#### [PROBLEM DETAILS]
Look over the lines below. Report each one that includes the string "into".

#### [DATA EXTRACT]
◆ ◆ ◆

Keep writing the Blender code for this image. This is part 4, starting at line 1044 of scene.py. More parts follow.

◆ ◆ ◆

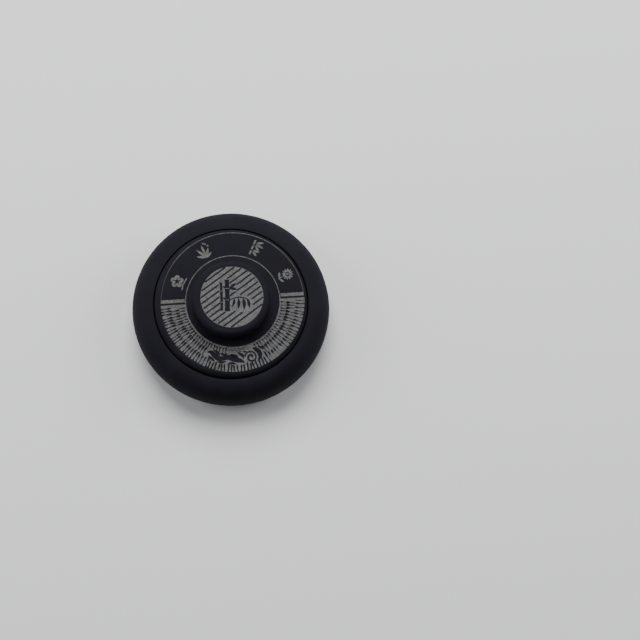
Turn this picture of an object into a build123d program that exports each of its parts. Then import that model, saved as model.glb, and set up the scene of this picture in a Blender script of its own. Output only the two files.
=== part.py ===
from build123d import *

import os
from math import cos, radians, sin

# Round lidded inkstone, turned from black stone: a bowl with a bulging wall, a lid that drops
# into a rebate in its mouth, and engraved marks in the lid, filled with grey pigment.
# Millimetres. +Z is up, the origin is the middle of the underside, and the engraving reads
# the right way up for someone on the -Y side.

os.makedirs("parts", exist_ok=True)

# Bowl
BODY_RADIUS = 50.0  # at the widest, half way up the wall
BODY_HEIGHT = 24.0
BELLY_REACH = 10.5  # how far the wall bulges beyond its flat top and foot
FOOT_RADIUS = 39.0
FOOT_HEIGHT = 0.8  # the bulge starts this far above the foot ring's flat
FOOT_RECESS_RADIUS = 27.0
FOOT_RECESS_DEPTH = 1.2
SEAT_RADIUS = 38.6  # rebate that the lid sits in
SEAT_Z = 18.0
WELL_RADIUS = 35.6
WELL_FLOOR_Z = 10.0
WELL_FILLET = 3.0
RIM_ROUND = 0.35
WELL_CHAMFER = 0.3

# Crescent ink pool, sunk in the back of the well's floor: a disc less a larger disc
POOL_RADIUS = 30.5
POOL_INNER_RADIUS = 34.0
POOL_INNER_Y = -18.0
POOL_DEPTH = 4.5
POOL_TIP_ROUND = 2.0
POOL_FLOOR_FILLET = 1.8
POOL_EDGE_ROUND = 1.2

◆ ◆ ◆

#### [RESULT FOR THIS EXERCISE]
Turn this picture of an object into a build123d program that exports each of its parts. Then import that model, saved as model.glb, and set up the scene of this picture in a Blender script of its own. Output only the two files.
# into a rebate in its mouth, and engraved marks in the lid, filled with grey pigment.